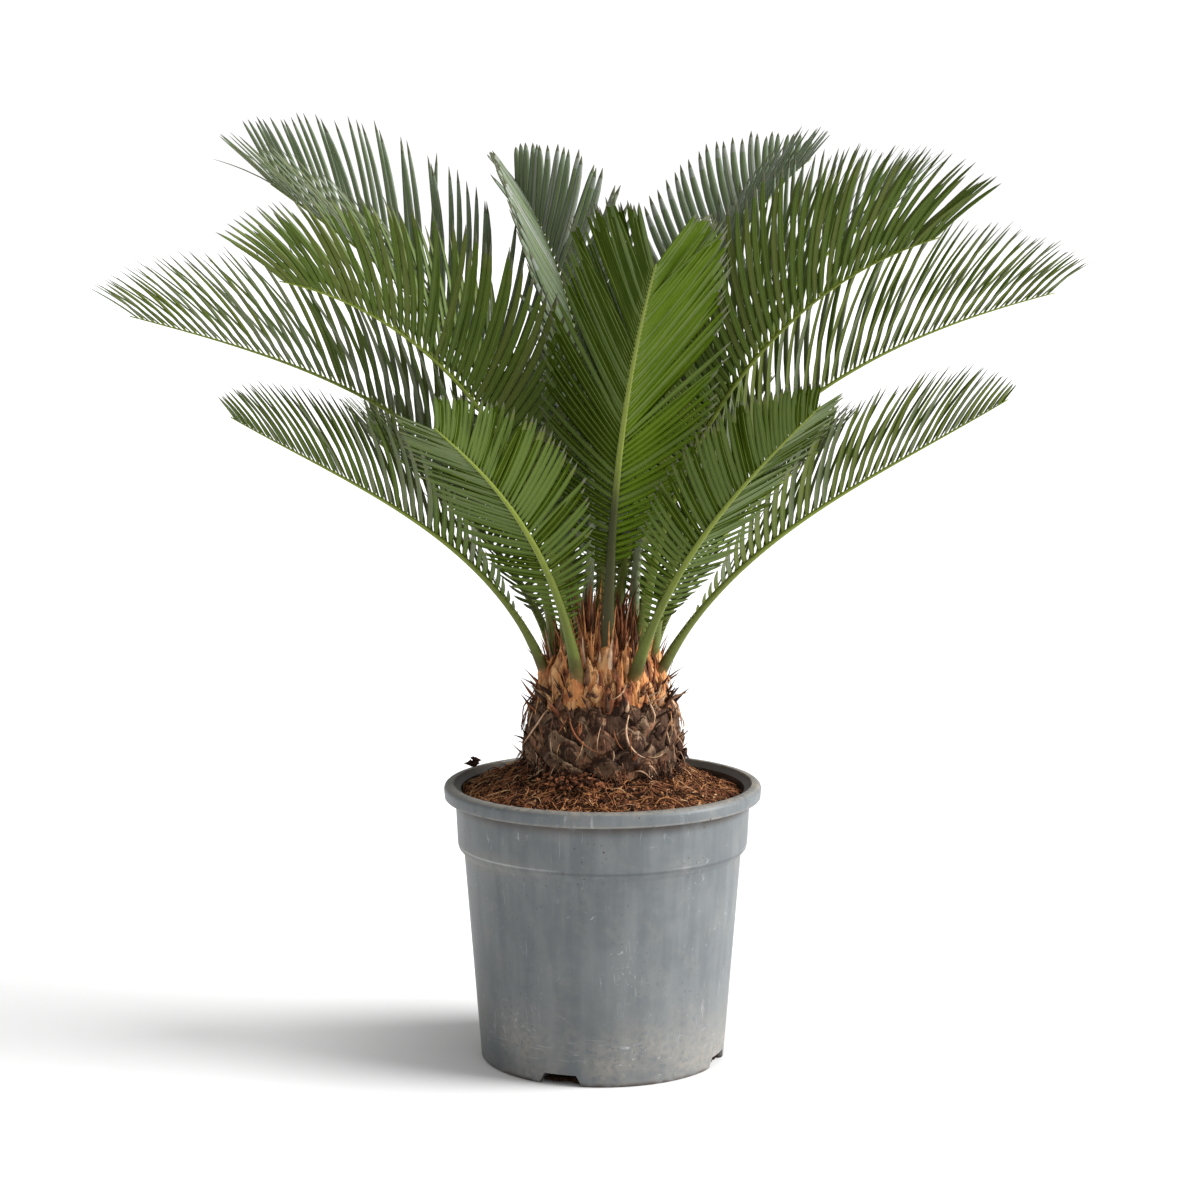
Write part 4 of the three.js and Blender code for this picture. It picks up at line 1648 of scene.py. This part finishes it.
@dataclass
class Frond:
    """One frond: a stalk that tapers into the rib, and two rows of leaflets."""

    name: str
    azimuth: float
    growth: Growth
    trunk: Trunk
    dress: Dress
    line_steps: int = 36
    rib_rings: int = 44
    rib_sides: int = 12
    rib_flatness: float = 0.62
    spines: int = 18
    foot_radius: float = 0.0058
    stalk_radius: float = 0.0041
    stalk_at: float = 0.1
    tip_radius: float = 0.0005
    taper: float = 0.6
    sunk: float = 0.009
    first_at: float = 0.17
    last_at: float = 0.985
    first_share: float = 0.16
    longest_from: float = 0.45
    longest_to: float = 0.6
    lean_at_tip: float = 30.0
    rolled_by: float = 0.35
    keel_at_foot: float = 12.0
    keel_from: float = 0.4
    inner_until: float = 0.7
    odd_share: float = 0.05
    other_share: float = 0.28
    blade_thickness: float = 0.0006
    blade_steps: tuple[float, ...] = (0, 0.03, 0.10, 0.22, 0.38, 0.55, 0.70, 0.82, 0.92, 1.0)
    width_steps: tuple[float, ...] = (0, 0.03, 0.1, 0.22, 0.6, 0.8, 0.92, 1)
    width_shares: tuple[float, ...] = (0.42, 0.56, 0.88, 1, 0.97, 0.8, 0.5, 0.06)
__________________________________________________
Write down again the exact lines running from the beginning of the data to the line containing "frond: a stalk", with both ends included.

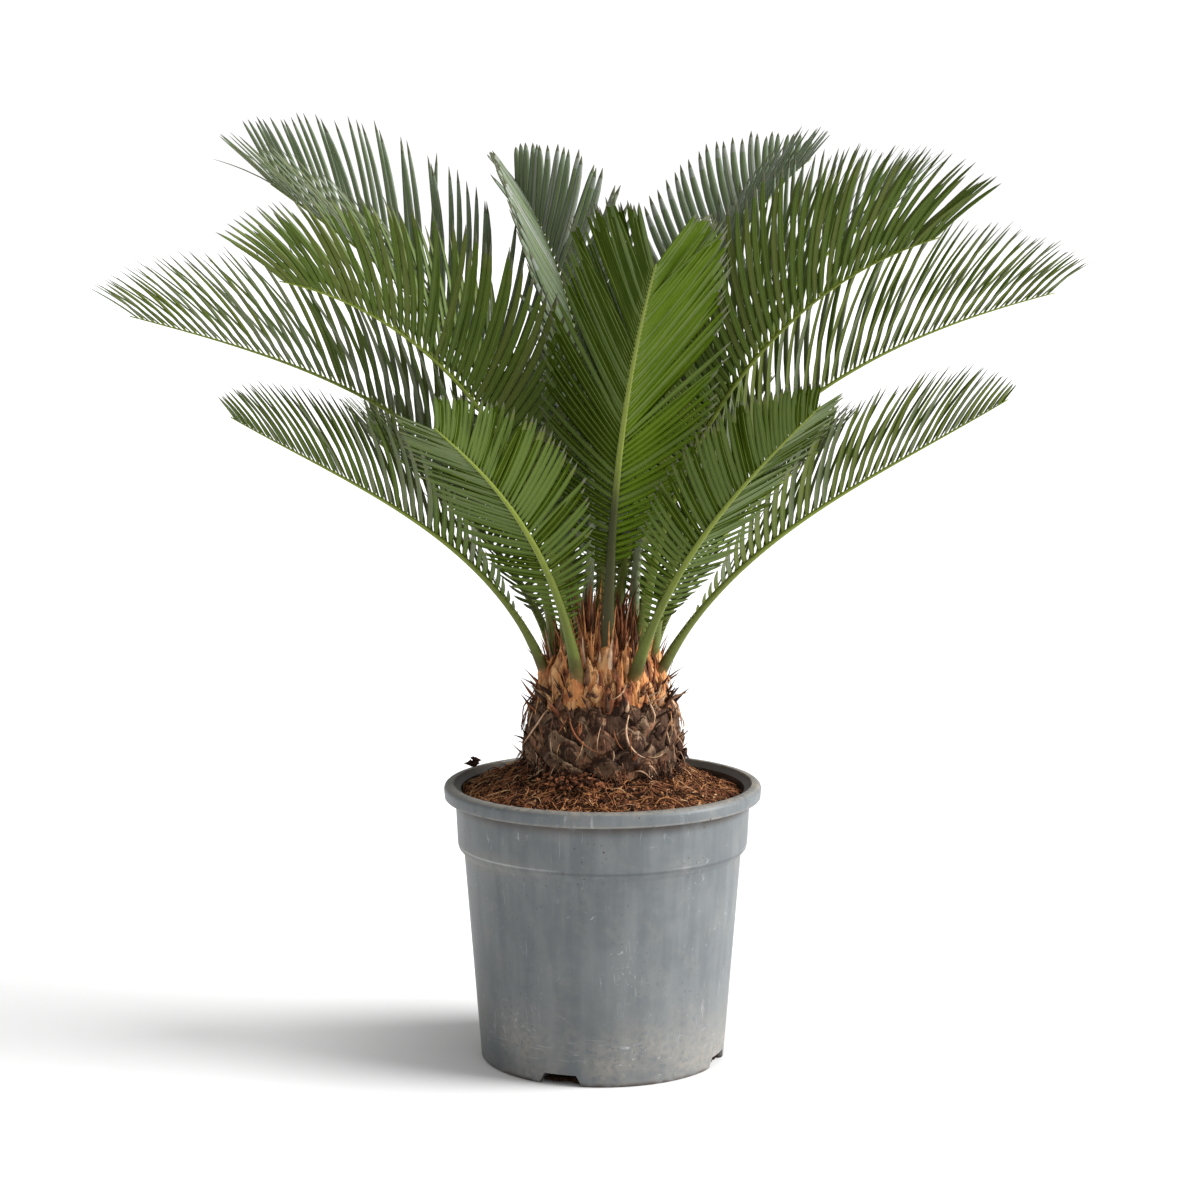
Write part 4 of the three.js and Blender code for this picture. It picks up at line 1648 of scene.py. This part finishes it.
@dataclass
class Frond:
    """One frond: a stalk that tapers into the rib, and two rows of leaflets."""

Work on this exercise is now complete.